**Given problem**
Please quote the material exactly, every line of it.

·····

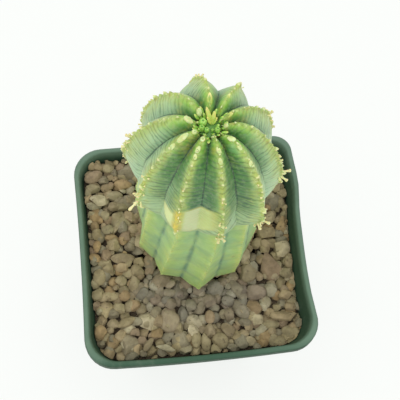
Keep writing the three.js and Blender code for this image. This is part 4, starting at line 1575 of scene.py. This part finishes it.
def build_stage(settings):
    size = FLOOR_SIZE * MM
    floor = added(bpy.ops.mesh.primitive_grid_add, x_subdivisions=4, y_subdivisions=4, size=size)
    floor.name = "floor"
    floor.data.materials.append(floor_finish(settings))

    world = bpy.data.worlds.new("studio")
    world.use_nodes = True
    background = world.node_tree.nodes["Background"]
    background.inputs["Color"].default_value = (1, 1, 1, 1)
    background.inputs["Strength"].default_value = settings.sky_strength
    bpy.context.scene.world = world
    lamp_data = bpy.data.lights.new("overhead_softbox", "AREA")
    lamp_data.shape = "DISK"
    lamp_data.size = LAMP_SIZE * MM
    lamp_data.energy = settings.key_power
    lamp = bpy.data.objects.new("overhead_softbox", lamp_data)
    lamp.location = Vector(LAMP_PLACE) * MM
    beam = Vector(LAMP_TARGET) - Vector(LAMP_PLACE)
    lamp.rotation_euler = beam.to_track_quat("-Z", "Y").to_euler()
    bpy.context.scene.collection.objects.link(lamp)

    back = heading(CAMERA_AZIMUTH - 90, CAMERA_ELEVATION)
    facing = back.to_track_quat("Z", "Y").to_matrix().to_4x4() @ turned(CAMERA_ROLL, "Z")
    data = bpy.data.cameras.new("camera")
    data.lens = CAMERA_LENS
    data.sensor_width = CAMERA_SENSOR
    camera = bpy.data.objects.new("camera", data)
    camera.matrix_world = placed(Vector(CAMERA_TARGET) + back * CAMERA_DISTANCE) @ facing
    bpy.context.scene.collection.objects.link(camera)
    bpy.context.scene.camera = camera
    bpy.context.scene.view_settings.view_transform = "Standard"


# Operators and panel


class EUPHORBIA_OT_pot(bpy.types.Operator):
    """Model the nursery pot"""

    bl_idname = "euphorbia.pot"
    bl_label = "Pot"

    def execute(self, context):
        build_pot(context.scene.euphorbia_pot)
        return {"FINISHED"}


class EUPHORBIA_OT_soil(bpy.types.Operator):
    """Give the potting mix its finish"""

    bl_idname = "euphorbia.soil"
    bl_label = "Soil"

    def execute(self, context):
        colour = context.scene.euphorbia_pot.soil
        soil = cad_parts["soil"]
        soil.data.materials.clear()
        soil.data.materials.append(earth_finish("soil", colour, paint(34, 26, 20), paint(120, 104, 82), 450))
        return {"FINISHED"}


class EUPHORBIA_OT_gravel(bpy.types.Operator):
    """Lay the stones, the chips between them and the bed under them"""

    bl_idname = "euphorbia.gravel"
    bl_label = "Gravel"

    def execute(self, context):
        build_gravel(context.scene.euphorbia_pot)
        return {"FINISHED"}


class EUPHORBIA_OT_stem(bpy.types.Operator):
    """Grow the ribbed stem's skin"""

    bl_idname = "euphorbia.stem"
    bl_label = "Stem"

    def execute(self, context):
        build_stem(context.scene.euphorbia_stem)
        return {"FINISHED"}


class EUPHORBIA_OT_crest_growth(bpy.types.Operator):
    """Set the scars, young leaves and dried stalks on the crests"""

    bl_idname = "euphorbia.crest_growth"
    bl_label = "Crest growth"

    def execute(self, context):
        build_crest_growth(context.scene.euphorbia_stem)
        return {"FINISHED"}


class EUPHORBIA_OT_heart(bpy.types.Operator):
    """Set the leaf tuft and the flower buds in the pit"""

    bl_idname = "euphorbia.heart"
    bl_label = "Crown's heart"

    def execute(self, context):
        build_heart(context.scene.euphorbia_stem)
        return {"FINISHED"}


class EUPHORBIA_OT_stage(bpy.types.Operator):
    """Add the floor, the lights and the camera"""

    bl_idname = "euphorbia.stage"
    bl_label = "Stage"

    def execute(self, context):
        build_stage(context.scene.euphorbia_stage)
        return {"FINISHED"}


class EUPHORBIA_PT_panel(bpy.types.Panel):
    """Lists the plant's settings and pieces"""

    bl_idname = "EUPHORBIA_PT_panel"
    bl_label = "Potted euphorbia"
    bl_space_type = "VIEW_3D"
    bl_region_type = "UI"
    bl_category = "Euphorbia"

    def draw(self, context):
        for name in SETTINGS:
            group = getattr(context.scene, name)
            box = self.layout.box()
            for field in group.bl_rna.properties.keys():
                if field not in ("rna_type", "name"):
                    box.prop(group, field)
        for operator in OPERATORS:
            self.layout.operator(operator.bl_idname)


SETTINGS = {
    "euphorbia_pot": PotSettings,
    "euphorbia_stem": StemSettings,
    "euphorbia_stage": StageSettings,
}
OPERATORS = (
    EUPHORBIA_OT_stage,
    EUPHORBIA_OT_pot,
    EUPHORBIA_OT_soil,
    EUPHORBIA_OT_gravel,
    EUPHORBIA_OT_stem,
    EUPHORBIA_OT_crest_growth,
    EUPHORBIA_OT_heart,
)


def register():
    for name, group in SETTINGS.items():
        bpy.utils.register_class(group)
        setattr(bpy.types.Scene, name, PointerProperty(type=group))
    for item in (*OPERATORS, EUPHORBIA_PT_panel):
        bpy.utils.register_class(item)


def unregister():
    for item in (EUPHORBIA_PT_panel, *reversed(OPERATORS)):
        bpy.utils.unregister_class(item)
    for name, group in SETTINGS.items():
        delattr(bpy.types.Scene, name)
        bpy.utils.unregister_class(group)


def main():
    register()
    bpy.ops.euphorbia.stage()
    bpy.ops.euphorbia.pot()
    bpy.ops.euphorbia.soil()
    bpy.ops.euphorbia.gravel()
    bpy.ops.euphorbia.stem()
    bpy.ops.euphorbia.crest_growth()
    bpy.ops.euphorbia.heart()
    deselect()


if __name__ == "__main__":
    main()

·····

**Written solution**
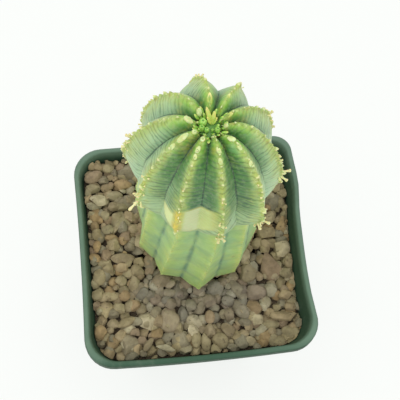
Keep writing the three.js and Blender code for this image. This is part 4, starting at line 1575 of scene.py. This part finishes it.
def build_stage(settings):
    size = FLOOR_SIZE * MM
    floor = added(bpy.ops.mesh.primitive_grid_add, x_subdivisions=4, y_subdivisions=4, size=size)
    floor.name = "floor"
    floor.data.materials.append(floor_finish(settings))

    world = bpy.data.worlds.new("studio")
    world.use_nodes = True
    background = world.node_tree.nodes["Background"]
    background.inputs["Color"].default_value = (1, 1, 1, 1)
    background.inputs["Strength"].default_value = settings.sky_strength
    bpy.context.scene.world = world
    lamp_data = bpy.data.lights.new("overhead_softbox", "AREA")
    lamp_data.shape = "DISK"
    lamp_data.size = LAMP_SIZE * MM
    lamp_data.energy = settings.key_power
    lamp = bpy.data.objects.new("overhead_softbox", lamp_data)
    lamp.location = Vector(LAMP_PLACE) * MM
    beam = Vector(LAMP_TARGET) - Vector(LAMP_PLACE)
    lamp.rotation_euler = beam.to_track_quat("-Z", "Y").to_euler()
    bpy.context.scene.collection.objects.link(lamp)

    back = heading(CAMERA_AZIMUTH - 90, CAMERA_ELEVATION)
    facing = back.to_track_quat("Z", "Y").to_matrix().to_4x4() @ turned(CAMERA_ROLL, "Z")
    data = bpy.data.cameras.new("camera")
    data.lens = CAMERA_LENS
    data.sensor_width = CAMERA_SENSOR
    camera = bpy.data.objects.new("camera", data)
    camera.matrix_world = placed(Vector(CAMERA_TARGET) + back * CAMERA_DISTANCE) @ facing
    bpy.context.scene.collection.objects.link(camera)
    bpy.context.scene.camera = camera
    bpy.context.scene.view_settings.view_transform = "Standard"


# Operators and panel


class EUPHORBIA_OT_pot(bpy.types.Operator):
    """Model the nursery pot"""

    bl_idname = "euphorbia.pot"
    bl_label = "Pot"

    def execute(self, context):
        build_pot(context.scene.euphorbia_pot)
        return {"FINISHED"}


class EUPHORBIA_OT_soil(bpy.types.Operator):
    """Give the potting mix its finish"""

    bl_idname = "euphorbia.soil"
    bl_label = "Soil"

    def execute(self, context):
        colour = context.scene.euphorbia_pot.soil
        soil = cad_parts["soil"]
        soil.data.materials.clear()
        soil.data.materials.append(earth_finish("soil", colour, paint(34, 26, 20), paint(120, 104, 82), 450))
        return {"FINISHED"}


class EUPHORBIA_OT_gravel(bpy.types.Operator):
    """Lay the stones, the chips between them and the bed under them"""

    bl_idname = "euphorbia.gravel"
    bl_label = "Gravel"

    def execute(self, context):
        build_gravel(context.scene.euphorbia_pot)
        return {"FINISHED"}


class EUPHORBIA_OT_stem(bpy.types.Operator):
    """Grow the ribbed stem's skin"""

    bl_idname = "euphorbia.stem"
    bl_label = "Stem"

    def execute(self, context):
        build_stem(context.scene.euphorbia_stem)
        return {"FINISHED"}


class EUPHORBIA_OT_crest_growth(bpy.types.Operator):
    """Set the scars, young leaves and dried stalks on the crests"""

    bl_idname = "euphorbia.crest_growth"
    bl_label = "Crest growth"

    def execute(self, context):
        build_crest_growth(context.scene.euphorbia_stem)
        return {"FINISHED"}


class EUPHORBIA_OT_heart(bpy.types.Operator):
    """Set the leaf tuft and the flower buds in the pit"""

    bl_idname = "euphorbia.heart"
    bl_label = "Crown's heart"

    def execute(self, context):
        build_heart(context.scene.euphorbia_stem)
        return {"FINISHED"}


class EUPHORBIA_OT_stage(bpy.types.Operator):
    """Add the floor, the lights and the camera"""

    bl_idname = "euphorbia.stage"
    bl_label = "Stage"

    def execute(self, context):
        build_stage(context.scene.euphorbia_stage)
        return {"FINISHED"}


class EUPHORBIA_PT_panel(bpy.types.Panel):
    """Lists the plant's settings and pieces"""

    bl_idname = "EUPHORBIA_PT_panel"
    bl_label = "Potted euphorbia"
    bl_space_type = "VIEW_3D"
    bl_region_type = "UI"
    bl_category = "Euphorbia"

    def draw(self, context):
        for name in SETTINGS:
            group = getattr(context.scene, name)
            box = self.layout.box()
            for field in group.bl_rna.properties.keys():
                if field not in ("rna_type", "name"):
                    box.prop(group, field)
        for operator in OPERATORS:
            self.layout.operator(operator.bl_idname)


SETTINGS = {
    "euphorbia_pot": PotSettings,
    "euphorbia_stem": StemSettings,
    "euphorbia_stage": StageSettings,
}
OPERATORS = (
    EUPHORBIA_OT_stage,
    EUPHORBIA_OT_pot,
    EUPHORBIA_OT_soil,
    EUPHORBIA_OT_gravel,
    EUPHORBIA_OT_stem,
    EUPHORBIA_OT_crest_growth,
    EUPHORBIA_OT_heart,
)


def register():
    for name, group in SETTINGS.items():
        bpy.utils.register_class(group)
        setattr(bpy.types.Scene, name, PointerProperty(type=group))
    for item in (*OPERATORS, EUPHORBIA_PT_panel):
        bpy.utils.register_class(item)


def unregister():
    for item in (EUPHORBIA_PT_panel, *reversed(OPERATORS)):
        bpy.utils.unregister_class(item)
    for name, group in SETTINGS.items():
        delattr(bpy.types.Scene, name)
        bpy.utils.unregister_class(group)


def main():
    register()
    bpy.ops.euphorbia.stage()
    bpy.ops.euphorbia.pot()
    bpy.ops.euphorbia.soil()
    bpy.ops.euphorbia.gravel()
    bpy.ops.euphorbia.stem()
    bpy.ops.euphorbia.crest_growth()
    bpy.ops.euphorbia.heart()
    deselect()


if __name__ == "__main__":
    main()